A predatory, pathetic cougar. I couldn't stand her. I've never saw her in a movie before, but was that all of Gloria Swanson's mannerisms in real life? Bug-eyed, hateful, and horrifying?
How could anybody ever find her attractive, even Joseph Kennedy? And I don't mean the fictional Norma Desmond - I mean, Gloria Swanson, the supposedly late great movie star. Was she truly as ugly in person as in the movie?
At this point, I wish I could see how Glen Close portrayed Norma Desmond in the musical version. I bet she portrayed her as human - cruel, bombastic, etc., but human. Unlike this Gloria Swanson who was as ugly as the beast Desmond had to bury in a funeral ceremony early on in the story.
Every word Swanson uttered was an emotional declamation. I bet if she had had a line that says, "I am going to brush my teeth," it would sound like a warning on the end of the world. Overacting was hardly sufficient to describe her performance. She should have been told that movie goers even in her time were not as dumb as to beat them with her theatricals over the head.
Or maybe the trouble was not Swanson herself, but the character Norma Desmond, as disgustingly written by Billy Wilder and Charles Brackett. If there were any feminists worth their salt out there, it was this denigrating stereotype of cougars and would-be cougars both in the movies and in real life that they ought to protest against.
It was the predatory Vivien Leigh's Blanche DuBois, all over again. In A Streetcar Named Desire, DuBois, without regard for her sister Stella's feelings, shamelessly flirted with her younger brother-in-law Stanley Kowalski, played by Marlon Brando, ultimately accusing him of rape.
It was, again, the cringy older Anna Magnani's sex-starved and woebegone Lady Torrance in The Fugitive Kind, allowing herself to get pregnant to hold hostage her boy-toy Val, also played by Brando.
It was the suicidal Mrs. Stone (Vivien Leigh again!) in The Roman Spring of Mrs.

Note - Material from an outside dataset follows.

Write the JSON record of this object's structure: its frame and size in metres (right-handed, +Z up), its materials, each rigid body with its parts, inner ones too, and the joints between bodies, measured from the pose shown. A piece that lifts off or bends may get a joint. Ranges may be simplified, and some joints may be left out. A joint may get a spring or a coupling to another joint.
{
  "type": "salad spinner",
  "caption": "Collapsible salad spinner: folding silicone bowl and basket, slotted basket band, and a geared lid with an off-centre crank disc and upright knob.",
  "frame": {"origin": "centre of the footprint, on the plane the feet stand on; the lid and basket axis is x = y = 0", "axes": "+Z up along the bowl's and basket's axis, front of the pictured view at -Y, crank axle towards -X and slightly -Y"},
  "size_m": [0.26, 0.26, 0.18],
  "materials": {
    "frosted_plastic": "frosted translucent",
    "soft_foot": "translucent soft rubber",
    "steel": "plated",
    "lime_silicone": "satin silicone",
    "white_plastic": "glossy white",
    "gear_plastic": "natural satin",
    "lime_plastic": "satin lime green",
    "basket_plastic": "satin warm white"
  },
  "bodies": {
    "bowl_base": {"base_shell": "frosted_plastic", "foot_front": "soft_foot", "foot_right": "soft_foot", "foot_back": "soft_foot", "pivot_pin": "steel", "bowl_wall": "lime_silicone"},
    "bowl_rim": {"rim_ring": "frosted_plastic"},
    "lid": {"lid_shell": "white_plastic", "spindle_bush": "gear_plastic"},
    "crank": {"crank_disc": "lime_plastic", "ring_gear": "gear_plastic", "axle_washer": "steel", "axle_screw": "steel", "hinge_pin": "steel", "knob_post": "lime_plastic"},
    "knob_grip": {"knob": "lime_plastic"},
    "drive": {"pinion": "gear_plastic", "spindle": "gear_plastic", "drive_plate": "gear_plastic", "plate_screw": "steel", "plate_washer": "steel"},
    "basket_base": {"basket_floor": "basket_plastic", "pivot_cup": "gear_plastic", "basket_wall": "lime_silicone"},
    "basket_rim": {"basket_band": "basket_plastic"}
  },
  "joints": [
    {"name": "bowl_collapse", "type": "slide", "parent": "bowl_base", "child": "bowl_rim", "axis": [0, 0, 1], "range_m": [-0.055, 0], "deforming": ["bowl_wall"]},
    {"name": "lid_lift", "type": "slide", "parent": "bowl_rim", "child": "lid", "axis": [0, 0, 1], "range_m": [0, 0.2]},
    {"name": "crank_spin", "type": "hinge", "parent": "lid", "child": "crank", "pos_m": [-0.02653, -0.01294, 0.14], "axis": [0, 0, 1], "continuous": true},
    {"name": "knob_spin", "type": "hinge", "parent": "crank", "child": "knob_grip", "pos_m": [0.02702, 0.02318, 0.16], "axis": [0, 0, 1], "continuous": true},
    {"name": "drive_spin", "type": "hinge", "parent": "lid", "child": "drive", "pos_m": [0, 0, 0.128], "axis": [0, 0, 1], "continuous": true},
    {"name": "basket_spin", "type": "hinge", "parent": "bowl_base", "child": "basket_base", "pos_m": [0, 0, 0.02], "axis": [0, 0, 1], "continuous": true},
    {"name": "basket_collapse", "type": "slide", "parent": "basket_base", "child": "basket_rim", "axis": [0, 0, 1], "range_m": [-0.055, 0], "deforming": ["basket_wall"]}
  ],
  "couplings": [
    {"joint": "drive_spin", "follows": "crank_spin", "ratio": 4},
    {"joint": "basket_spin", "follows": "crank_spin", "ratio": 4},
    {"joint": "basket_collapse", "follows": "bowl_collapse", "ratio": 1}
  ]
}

Stone, dangerously tossing her apartment's keys to an anonymous stalker, after her boy-toy Paolo (played by Brando wannabe, Warren Beatty) insulted and abandoned her.
There are many pathetic examples of cougars in real life, especially among celebrities with descriptions both libelous and barf-inducing, but let me give just one example, the very classless way the young Brando in his autobiography, denigrated the elderly Talulah Bankhead, his co-star in the stage play, "The Eagle Has Two Heads:"

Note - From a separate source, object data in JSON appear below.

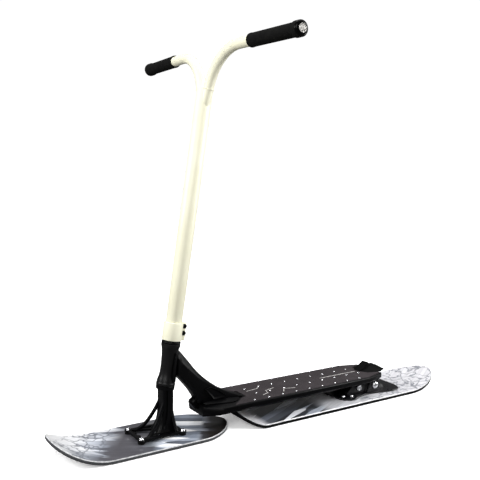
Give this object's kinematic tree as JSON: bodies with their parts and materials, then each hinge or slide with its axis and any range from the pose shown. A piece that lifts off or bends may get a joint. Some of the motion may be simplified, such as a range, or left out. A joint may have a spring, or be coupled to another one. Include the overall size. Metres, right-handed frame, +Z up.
{
  "type": "snow scooter",
  "caption": "Snow scooter: a tall straight-gripped handlebar and fork steer a short front board on a free-turning headset, ahead of a studded deck bolted on a longer rear board.",
  "frame": {"origin": "on the ground, under the middle of the object's length and width", "axes": "+X forward, in the direction of travel; +Y to the rider's left; +Z up"},
  "size_m": [1.0749, 0.617, 0.8358],
  "materials": {
    "bar_paint": "satin cream powder coat on steel",
    "grip_rubber": "matt black ribbed rubber",
    "bar_end_plastic": "gloss black plastic",
    "bright_steel": "polished zinc-plated steel",
    "bare_steel": "bare turned steel",
    "black_steel": "black oxide steel",
    "black_aluminium": "black anodised aluminium",
    "black_frame": "satin black powder coat on aluminium",
    "black_paint": "satin black powder coat on steel",
    "pad_rubber": "matt black rubber",
    "board_laminate": "gloss printed top over a black core",
    "deck_sheet": "matt charcoal traction sheet with bright studs",
    "stop_plastic": "matt black plastic with a grained front face"
  },
  "bodies": {
    "chassis": {"head_tube": "black_frame", "upper_bearing": "bare_steel", "lower_bearing": "bare_steel", "neck": "black_frame", "left_neck_shoulder": "black_frame", "right_neck_shoulder": "black_frame", "deck": "black_frame", "traction_sheet": "deck_sheet", "foot_stop": "stop_plastic", "foot_stop_screw": "black_steel", "bracket_base_plate": "black_frame", "left_bracket_upright": "black_frame", "right_bracket_upright": "black_frame", "deck_hanger": "black_frame", "front_bracket_bolt": "bright_steel", "front_bracket_nut": "bright_steel", "rear_axle_bolt": "bright_steel", "rear_axle_nut": "bright_steel", "left_front_bracket_screw": "bright_steel", "right_front_bracket_screw": "bright_steel", "left_middle_bracket_screw": "bright_steel", "right_middle_bracket_screw": "bright_steel", "left_rear_bracket_screw": "black_steel", "right_rear_bracket_screw": "black_steel", "rear_board": "board_laminate"},
    "steering": {"down_tube": "bar_paint", "left_handlebar_arm": "bar_paint", "right_handlebar_arm": "bar_paint", "left_grip": "grip_rubber", "right_grip": "grip_rubber", "left_bar_end": "bar_end_plastic", "right_bar_end": "bar_end_plastic", "left_bar_end_cap": "bright_steel", "right_bar_end_cap": "bright_steel", "bar_clamp": "bar_paint", "upper_clamp_bolt": "black_steel", "lower_clamp_bolt": "black_steel", "steerer_tube": "bare_steel", "compression_cap": "black_aluminium", "compression_bolt": "bright_steel", "star_nut": "bare_steel", "compression_ring": "black_aluminium", "headset_cover": "black_aluminium", "fork_crown": "black_paint", "fork_column": "black_paint", "front_left_fork_leg": "black_paint", "front_right_fork_leg": "black_paint", "rear_left_fork_leg": "black_paint", "rear_right_fork_leg": "black_paint", "fork_base": "black_paint", "front_left_foot_pad": "pad_rubber", "front_right_foot_pad": "pad_rubber", "rear_left_foot_pad": "pad_rubber", "rear_right_foot_pad": "pad_rubber", "front_left_foot_bolt": "bright_steel", "front_right_foot_bolt": "bright_steel", "rear_left_foot_bolt": "bright_steel", "rear_right_foot_bolt": "bright_steel", "front_board": "board_laminate"}
  },
  "joints": [
    {"name": "steering_turn", "type": "hinge", "parent": "chassis", "child": "steering", "pos_m": [0.27426, 0, 0.15931], "axis": [-0.1444, 0, 0.9895], "continuous": true}
  ]
}
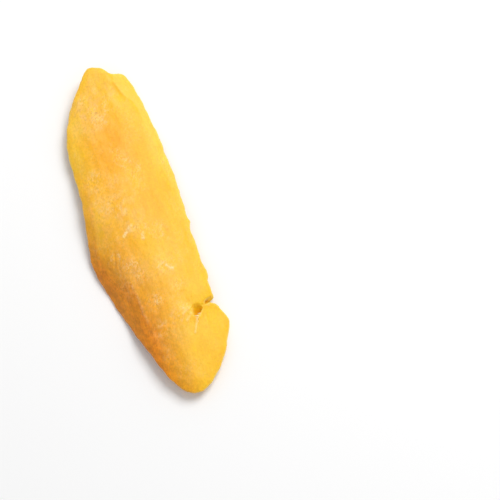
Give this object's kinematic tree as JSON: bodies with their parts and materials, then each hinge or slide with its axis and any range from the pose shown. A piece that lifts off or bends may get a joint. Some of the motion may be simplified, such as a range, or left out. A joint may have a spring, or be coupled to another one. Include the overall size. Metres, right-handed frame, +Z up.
{
  "type": "dried mango slice",
  "caption": "Long leathery slice of dried mango, arched and warped, thin at its rim, with a short tear at one side.",
  "frame": {"origin": "on the table under the middle of the slice's bounding box", "axes": "+Z up, out of the rounded shown side; +Y along the slice, to its narrow folded end; +X across it, to the torn side"},
  "size_m": [0.0382, 0.123, 0.0085],
  "materials": {
    "mango_flesh": "dried fruit flesh: golden yellow, leathery and slightly translucent, satin sheen, fine fibres along its length, pale sugary bloom"
  },
  "bodies": {
    "root": {"mango_slice": "mango_flesh"}
  },
  "joints": []
}
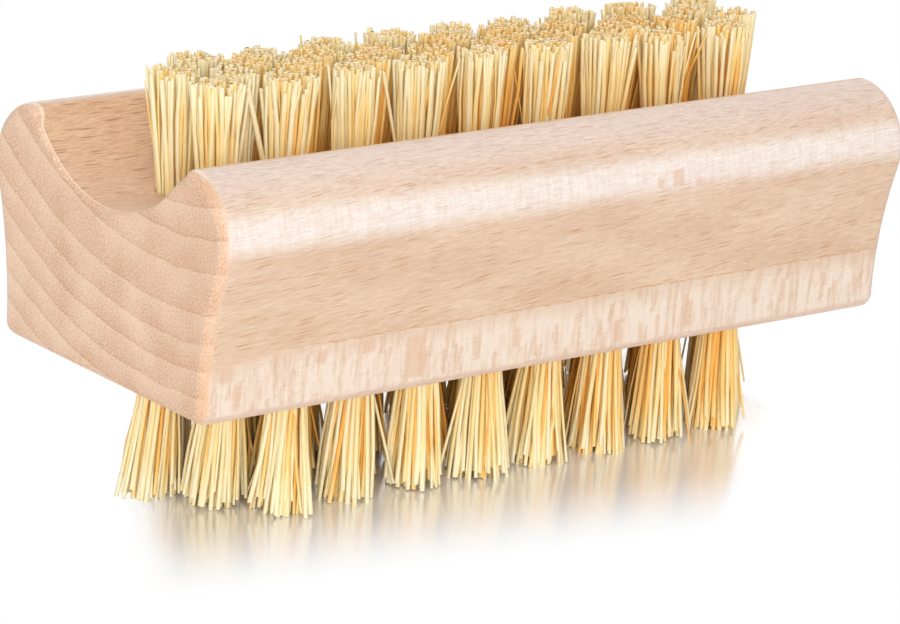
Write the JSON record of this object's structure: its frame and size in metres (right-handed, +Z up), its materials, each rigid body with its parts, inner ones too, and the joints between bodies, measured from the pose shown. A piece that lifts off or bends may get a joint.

"Whenever I was onstage with her and the moment approached when I was supposed to kiss her, I couldn't bear it... Her tongue would explore every cranny in my mouth before forcing itself down my throat... I tried eating a lot of garlic, but that didn't stop her, so I asked a stagehand to buy me a bottle of mouthwash, and after each time I had to kiss her, I went offstage and took a swig, but that didn't work either, so I bought a very strong astringent lotion and began gargling with it in the wings after every kiss."
Was there ever an older woman-younger man relationship in a play or movie, where the cougar was held in high esteem? Yes, there was. It was Jane Wyman in Magnificent Obsession, with a difference: Rock Hudson was no boy-toy in the movie. He was an honest and ardent younger lover who tried and succeeded on improving himself to be worthy of her love. Wish there were more of that kind of May-December where the woman was the May; if not, at least, the conventional desperate romance between an older woman and a younger man with its share of tenderness and pain, that would not scandalize.

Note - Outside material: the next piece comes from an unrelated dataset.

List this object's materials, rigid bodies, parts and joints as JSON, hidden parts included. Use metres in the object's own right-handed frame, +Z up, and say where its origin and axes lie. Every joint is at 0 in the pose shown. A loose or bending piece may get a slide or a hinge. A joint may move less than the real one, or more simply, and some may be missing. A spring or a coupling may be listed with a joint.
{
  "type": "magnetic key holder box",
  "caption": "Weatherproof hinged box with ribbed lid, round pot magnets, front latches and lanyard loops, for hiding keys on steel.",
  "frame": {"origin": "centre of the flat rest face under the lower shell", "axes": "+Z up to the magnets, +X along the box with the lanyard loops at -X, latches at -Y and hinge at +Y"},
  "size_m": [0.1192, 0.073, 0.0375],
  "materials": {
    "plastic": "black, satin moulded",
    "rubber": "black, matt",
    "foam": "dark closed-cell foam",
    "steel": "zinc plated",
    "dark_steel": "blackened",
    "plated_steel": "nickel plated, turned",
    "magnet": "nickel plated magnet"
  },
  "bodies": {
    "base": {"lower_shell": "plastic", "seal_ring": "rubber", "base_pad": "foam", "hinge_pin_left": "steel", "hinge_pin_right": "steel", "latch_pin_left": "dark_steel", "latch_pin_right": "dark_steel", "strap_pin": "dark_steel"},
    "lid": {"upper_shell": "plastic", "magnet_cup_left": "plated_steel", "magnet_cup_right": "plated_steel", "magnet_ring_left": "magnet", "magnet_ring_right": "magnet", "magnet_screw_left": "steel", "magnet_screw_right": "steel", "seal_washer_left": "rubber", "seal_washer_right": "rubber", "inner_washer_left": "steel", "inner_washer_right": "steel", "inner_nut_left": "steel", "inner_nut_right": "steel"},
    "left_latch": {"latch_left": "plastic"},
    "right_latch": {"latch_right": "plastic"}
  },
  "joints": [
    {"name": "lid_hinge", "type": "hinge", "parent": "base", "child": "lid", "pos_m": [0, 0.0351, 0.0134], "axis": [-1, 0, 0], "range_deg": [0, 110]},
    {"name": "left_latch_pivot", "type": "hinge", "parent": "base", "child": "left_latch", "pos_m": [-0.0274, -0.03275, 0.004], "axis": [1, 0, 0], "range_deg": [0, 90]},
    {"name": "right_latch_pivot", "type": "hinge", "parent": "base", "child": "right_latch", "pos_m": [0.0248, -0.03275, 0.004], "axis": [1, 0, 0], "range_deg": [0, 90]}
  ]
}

Unfortunately, it was not so with Gloria Swanson and William Holden in Sunset Blvd. For one thing, William Holden was a bit too old to be a boy-toy. For another, Swanson just seemed to be the most horrid, most despicable and a more frightful cougar than the examples mentioned above.
But how could she have done better? Apparently, that was how the misogynists Billy Wilder and Charles Brackett wrote Norma Desmond. No wonder quite a number of the old silent movie stars declined the part. They felt insulted by the role.
According to Wikipedia, Wilder first considered Mae West and Marlon Brando for the leads, but West rejected the offer out-right. West portrayed herself as a sex symbol through her senior years and was offended that she should be asked to play a Hollywood has-been.
Greta Garbo and Clara Bow were not interested. Norma Shearer found the script distasteful. Wilder and Brackett then visited Mary Pickford, but before even discussing the plot with her, Wilder realized she would consider a role involving an affair with a man half her age an insult, so they departed.
Way to go, late classy ladies!
Why four stars? Because everything else in the movie, except the Desmond character, was perfect. The innovative point of view of a dead man telling his story with occasional biting humor; the awesome cinematography and clever use of light and dark, the music score, the story development, the locations and props, the interactions of the supporting cast and fascinating cameos of actual old stars and directors were tops.
Furthermore, the handsome William Holden was at his greatest.